Le tour de la ville se termine. Au bout de la nuit, on refait le monde. L’époque choque fait un constat amer de l’état de la société. L’instru bien que linéaire est terriblement efficace et est magnifiée par le duo de samples vocal et musical. Comme sur l’ensemble de l’album, les flows des deux Montreuillois sont remarquables ; leur diction est limpide et épouse la rythmique. Ils affichent un niveau de technique élevé qui met en valeur des placements maîtrisés. Les phases sont recherchées, les schémas de rime et les images sont éloignés des lieux communs malgré des thèmes pas vraiment originaux.

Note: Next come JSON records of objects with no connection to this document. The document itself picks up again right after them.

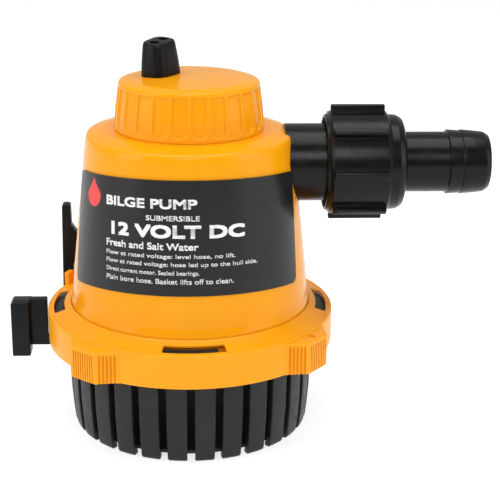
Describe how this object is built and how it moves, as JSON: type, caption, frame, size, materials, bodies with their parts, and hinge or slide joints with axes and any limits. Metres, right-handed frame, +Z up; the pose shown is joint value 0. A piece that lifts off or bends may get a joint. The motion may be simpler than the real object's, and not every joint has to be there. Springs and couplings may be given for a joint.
{
  "type": "bilge pump",
  "caption": "Submersible bilge pump with a slotted strainer base, twist ring, plug-in motor cartridge and a union nut holding a barbed hose tail.",
  "frame": {"origin": "on the pump's axis, at the bottom of the strainer base's centre pad, on the surface the pump stands on", "axes": "+Z up along the pump's axis, +X along the discharge towards the hose tail, -Y towards the front with the label"},
  "size_m": [0.1545, 0.0932, 0.1258],
  "materials": {
    "yellow_plastic": "smooth moulded, satin gloss",
    "black_plastic": "moulded, matte",
    "gloss_black_plastic": "moulded, semi-gloss",
    "label_film": "printed film, semi-matte",
    "black_rubber": "moulded, matte",
    "white_plastic": "moulded, satin",
    "zinc_steel": "zinc plated",
    "shaft_steel": "ground",
    "ferrite": "sintered, dull",
    "silicon_steel": "stacked laminations",
    "copper": "enamelled winding wire and bars",
    "carbon": "pressed carbon",
    "bronze": "sintered"
  },
  "bodies": {
    "base": {"strainer_base": "black_plastic", "switch_bracket": "black_plastic", "lever_socket": "black_plastic"},
    "release_lever": {"release_lever": "black_plastic"},
    "pump_head": {"pump_body": "yellow_plastic", "label": "label_film", "inlet_plate": "black_plastic", "impeller_casing": "black_plastic", "discharge_port": "gloss_black_plastic"},
    "lock_ring": {"lock_ring": "yellow_plastic"},
    "tail": {"tail_seal": "black_rubber", "hose_tail": "gloss_black_plastic"},
    "union_nut": {"union_nut": "gloss_black_plastic"},
    "cap_seal": {"cap_seal": "black_rubber"},
    "motor_unit": {"motor_cap": "yellow_plastic", "cable_grommet": "black_rubber", "motor_can": "zinc_steel", "lower_end_plate": "white_plastic", "upper_end_plate": "white_plastic", "magnet_front": "ferrite", "magnet_back": "ferrite", "brush_plate": "white_plastic", "brush_left": "carbon", "brush_right": "carbon", "lower_bearing": "bronze", "upper_bearing": "bronze", "shaft_seal": "black_rubber"},
    "rotor": {"motor_shaft": "shaft_steel", "armature_core": "silicon_steel", "lower_end_turns": "copper", "upper_end_turns": "copper", "commutator": "copper", "impeller": "white_plastic"}
  },
  "joints": [
    {"name": "lever_flex", "type": "hinge", "parent": "base", "child": "release_lever", "pos_m": [-0.0422, 0.0286, 0.0249], "axis": [0, -1, 0], "range_deg": [0, 6], "stiffness_Nm_per_rad": 1.2},
    {"name": "head_lift", "type": "slide", "parent": "base", "child": "pump_head", "axis": [0, 0, 1], "range_m": [0, 0.05]},
    {"name": "ring_twist", "type": "hinge", "parent": "pump_head", "child": "lock_ring", "pos_m": [0, 0, 0.034], "axis": [0, 0, 1], "range_deg": [0, 20]},
    {"name": "cap_rise", "type": "slide", "parent": "pump_head", "child": "cap_seal", "axis": [0, 0, 1], "range_m": [0, 0.004]},
    {"name": "cap_turn", "type": "hinge", "parent": "cap_seal", "child": "motor_unit", "pos_m": [0, 0, 0.1], "axis": [0, 0, 1], "range_deg": [0, 360]},
    {"name": "rotor_spin", "type": "hinge", "parent": "motor_unit", "child": "rotor", "pos_m": [0, 0, 0.06], "axis": [0, 0, 1], "continuous": true},
    {"name": "tail_out", "type": "slide", "parent": "pump_head", "child": "tail", "axis": [1, 0, 0], "range_m": [0, 0.0076]},
    {"name": "nut_turn", "type": "hinge", "parent": "tail", "child": "union_nut", "pos_m": [0.057, 0, 0.0868], "axis": [1, 0, 0], "range_deg": [0, 1080]}
  ],
  "couplings": [
    {"joint": "cap_turn", "follows": "cap_rise", "rad_per_m": 1570.8},
    {"joint": "tail_out", "follows": "nut_turn", "m_per_rad": 0.00039789}
  ]
}
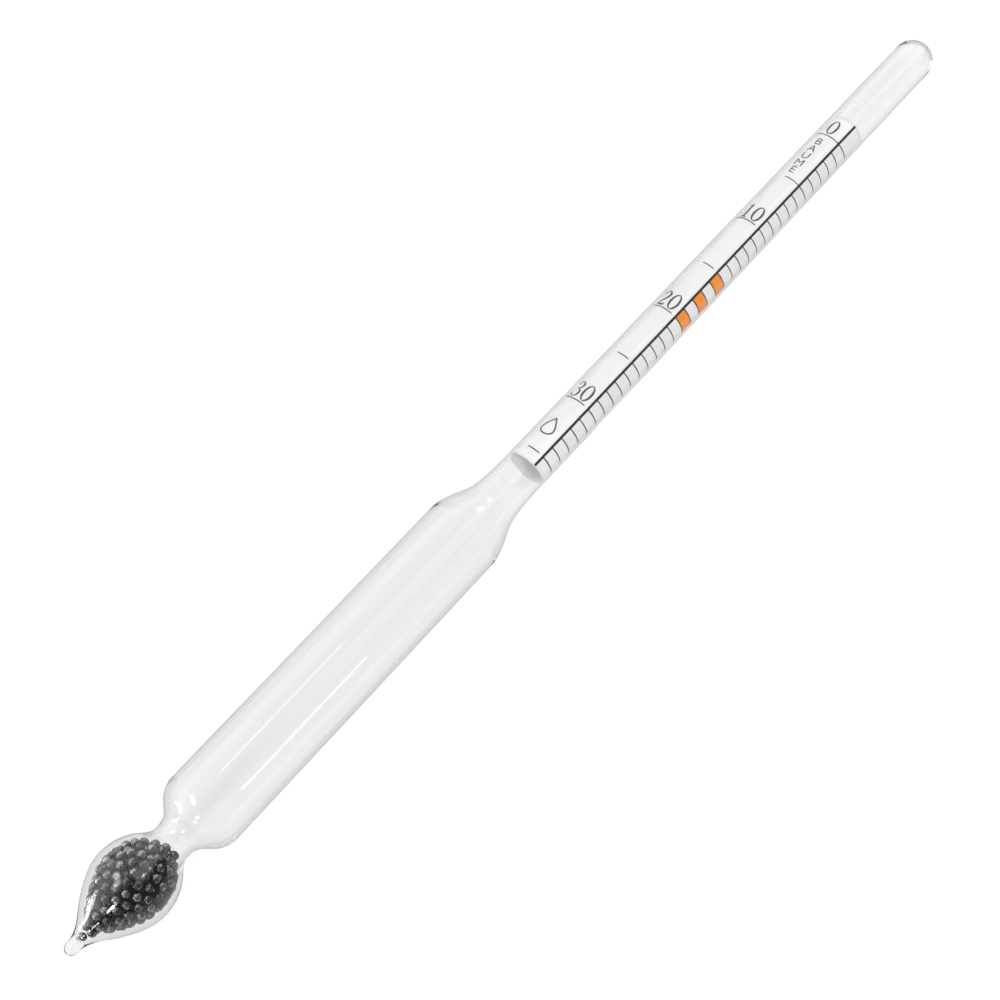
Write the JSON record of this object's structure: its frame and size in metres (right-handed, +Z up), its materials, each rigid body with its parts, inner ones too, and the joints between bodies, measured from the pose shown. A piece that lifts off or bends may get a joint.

Ce premier album de Big Budha Cheez est une réussite. Au-delà d’une écriture et d’une technique maîtrisées, ils sont parvenus à suivre une direction artistique clairement définie. Les instrumentaux de Proximo transcrivent à merveille cette ambiance qu’ils aiment tant. On peut juste reprocher que cette atmosphère est parfois étouffante. Le style 90’s n’est pas superficiel chez Waly et Proximo, toute leur démarche et leur philosophie sont ancrées dans cette époque. Ce n’est pas pour autant qu’ils sont passéistes, leur textes sont bien actuels et s’adressent à tout le monde. Ils ne sont pas seulement artistes, mais aussi artisans compte tenu du travail en analogique qu’ils se sont imposés. Un travail qui paie au vu du résultat et, dans d’autres circonstances, ils auraient sans doute mérité leur place dans l’école Time Bomb.

5 commentaires

  1. Salut,
    Je ne connaissais pas ce groupe, mais peu de temps avant la sortie de cet album, je me suis embarqué dans leurs monde, le retour « à l’ancienne ».
    VHS, enregistrement sur bande, et prod épurées et profondes!
    Même leur manière de rapper sent le passé!
    Bref super surprise, et pour l’avoir fait tourner en caisse pendant 1 mois, je peux vous assurer que ces rappeurs n’inspirent que le respect auprès de mes potes qui d’habitude préfèrent prendre les transports que de monter dans ma voiture…!
    Une bien belle initiative, et une création originale qui sent bon le passé, le présent et le futur!